## Task prompt
Each line that follows should be printed again exactly as it stands.

## Dataset extract
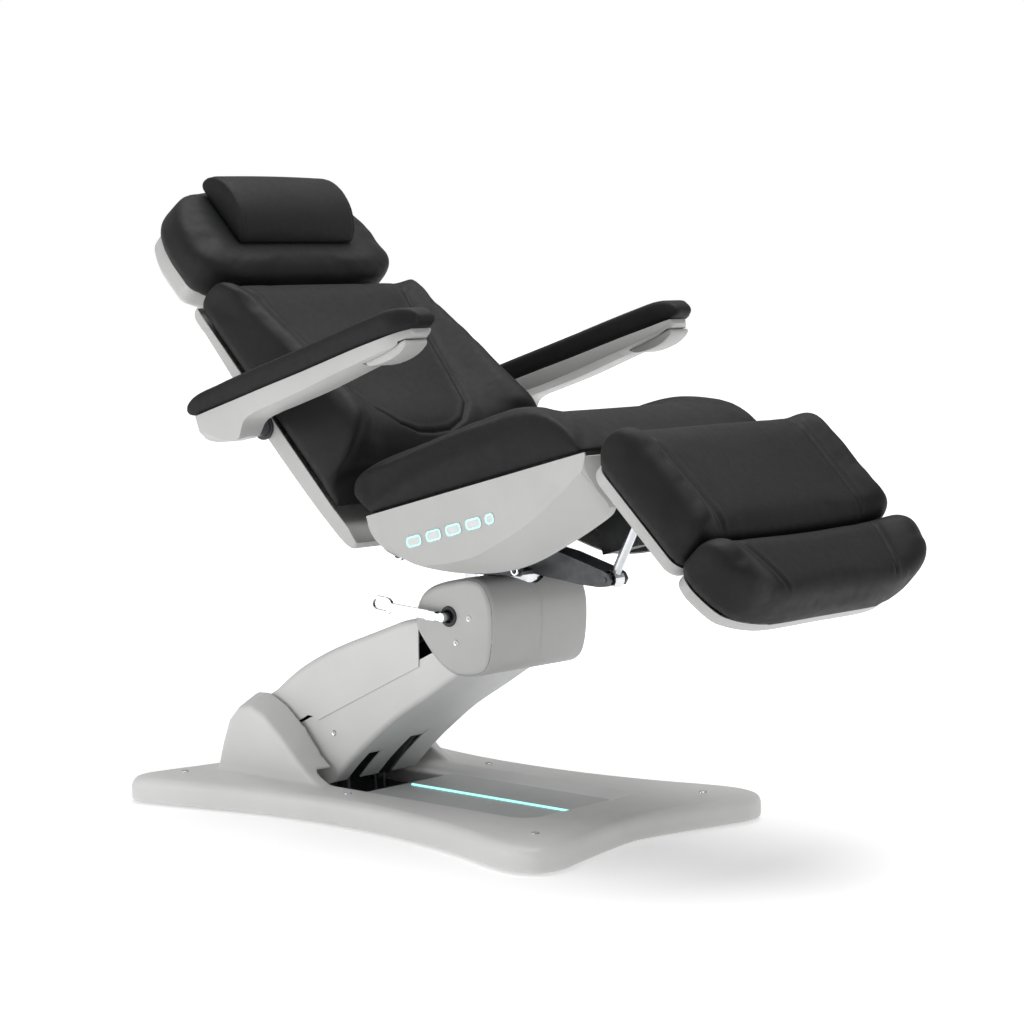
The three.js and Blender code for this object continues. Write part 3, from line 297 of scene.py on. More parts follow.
def modifier(obj, kind, **settings):
    m = obj.modifiers.new(kind.lower(), kind)
    for key, value in settings.items():
        setattr(m, key, value)
    return m


def applied(obj):
    """Bakes the object's modifiers into its mesh."""
    graph = bpy.context.evaluated_depsgraph_get()
    mesh = bpy.data.meshes.new_from_object(obj.evaluated_get(graph))
    old = obj.data
    obj.modifiers.clear()
    obj.data = mesh
    bpy.data.meshes.remove(old)
    return obj


def shade(obj, angle=32):
    """Smooth shading with sharp edges above an angle."""
    bm = bmesh.new()
    bm.from_mesh(obj.data)
    for face in bm.faces:
        face.smooth = True
    limit = math.radians(angle)
    for edge in bm.edges:
        edge.smooth = len(edge.link_faces) == 2 and edge.calc_face_angle(0) < limit
    bm.to_mesh(obj.data)
    bm.free()
    return obj


def prism(outline, y0, y1, place, skip=()):
    """A bmesh of a side outline carried from y0 to y1, leaving out the strips listed in skip."""
    bm = bmesh.new()
    near = [bm.verts.new(place(a, y0, b)) for a, b in outline]
    far = [bm.verts.new(place(a, y1, b)) for a, b in outline]
    count = len(outline)
    for i in range(count):
        j = (i + 1) % count
        if i not in skip:
            bm.faces.new((near[i], near[j], far[j], far[i]))
    bm.faces.new(near)
    bm.faces.new(list(reversed(far)))
    return bm


def slab(outline, z0, z1, place):
    """A bmesh of a plan outline (along, across) from z0 to z1."""
    bm = bmesh.new()
    low = [bm.verts.new(place(a, y, z0)) for a, y in outline]
    high = [bm.verts.new(place(a, y, z1)) for a, y in outline]
    count = len(outline)
    for i in range(count):
        j = (i + 1) % count
        bm.faces.new((low[i], low[j], high[j], high[i]))
    bm.faces.new(list(reversed(low)))
    bm.faces.new(high)
    return bm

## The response
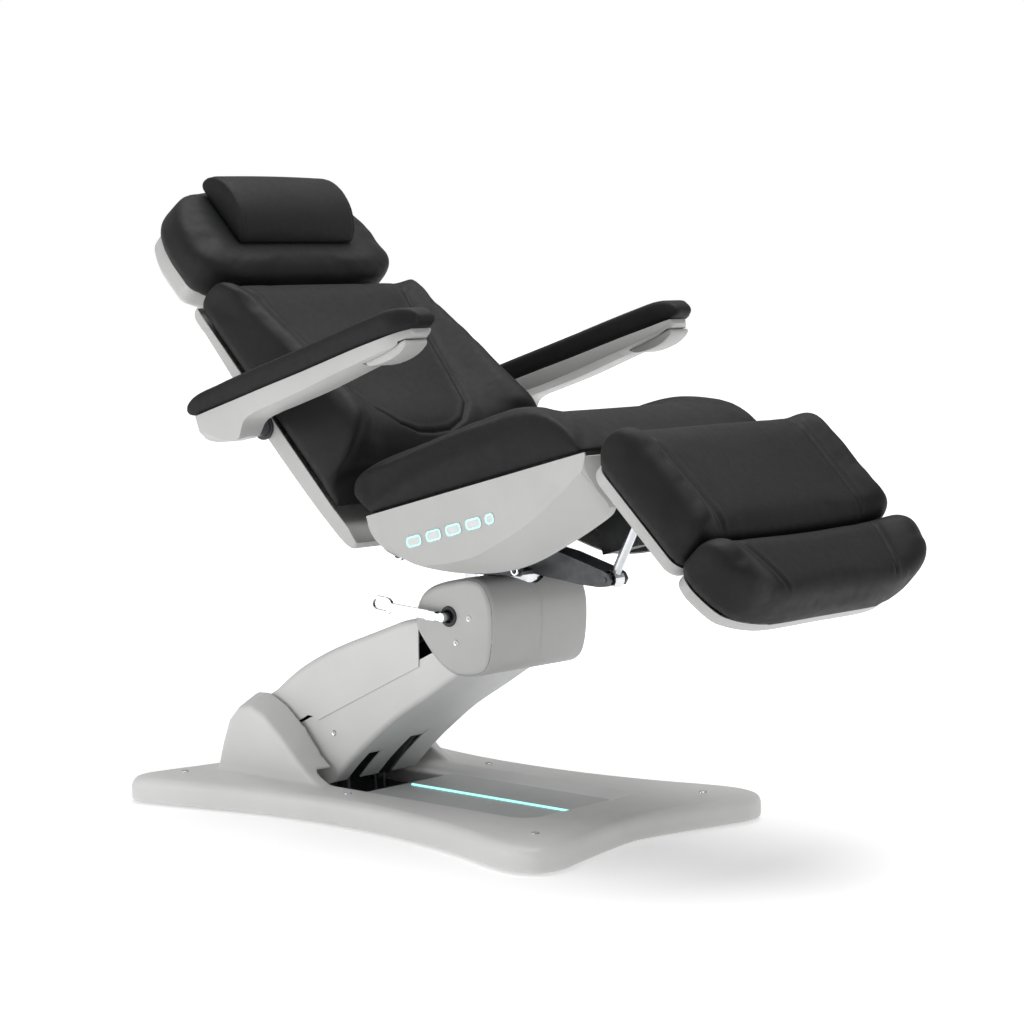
The three.js and Blender code for this object continues. Write part 3, from line 297 of scene.py on. More parts follow.
def modifier(obj, kind, **settings):
    m = obj.modifiers.new(kind.lower(), kind)
    for key, value in settings.items():
        setattr(m, key, value)
    return m


def applied(obj):
    """Bakes the object's modifiers into its mesh."""
    graph = bpy.context.evaluated_depsgraph_get()
    mesh = bpy.data.meshes.new_from_object(obj.evaluated_get(graph))
    old = obj.data
    obj.modifiers.clear()
    obj.data = mesh
    bpy.data.meshes.remove(old)
    return obj


def shade(obj, angle=32):
    """Smooth shading with sharp edges above an angle."""
    bm = bmesh.new()
    bm.from_mesh(obj.data)
    for face in bm.faces:
        face.smooth = True
    limit = math.radians(angle)
    for edge in bm.edges:
        edge.smooth = len(edge.link_faces) == 2 and edge.calc_face_angle(0) < limit
    bm.to_mesh(obj.data)
    bm.free()
    return obj


def prism(outline, y0, y1, place, skip=()):
    """A bmesh of a side outline carried from y0 to y1, leaving out the strips listed in skip."""
    bm = bmesh.new()
    near = [bm.verts.new(place(a, y0, b)) for a, b in outline]
    far = [bm.verts.new(place(a, y1, b)) for a, b in outline]
    count = len(outline)
    for i in range(count):
        j = (i + 1) % count
        if i not in skip:
            bm.faces.new((near[i], near[j], far[j], far[i]))
    bm.faces.new(near)
    bm.faces.new(list(reversed(far)))
    return bm


def slab(outline, z0, z1, place):
    """A bmesh of a plan outline (along, across) from z0 to z1."""
    bm = bmesh.new()
    low = [bm.verts.new(place(a, y, z0)) for a, y in outline]
    high = [bm.verts.new(place(a, y, z1)) for a, y in outline]
    count = len(outline)
    for i in range(count):
        j = (i + 1) % count
        bm.faces.new((low[i], low[j], high[j], high[i]))
    bm.faces.new(list(reversed(low)))
    bm.faces.new(high)
    return bm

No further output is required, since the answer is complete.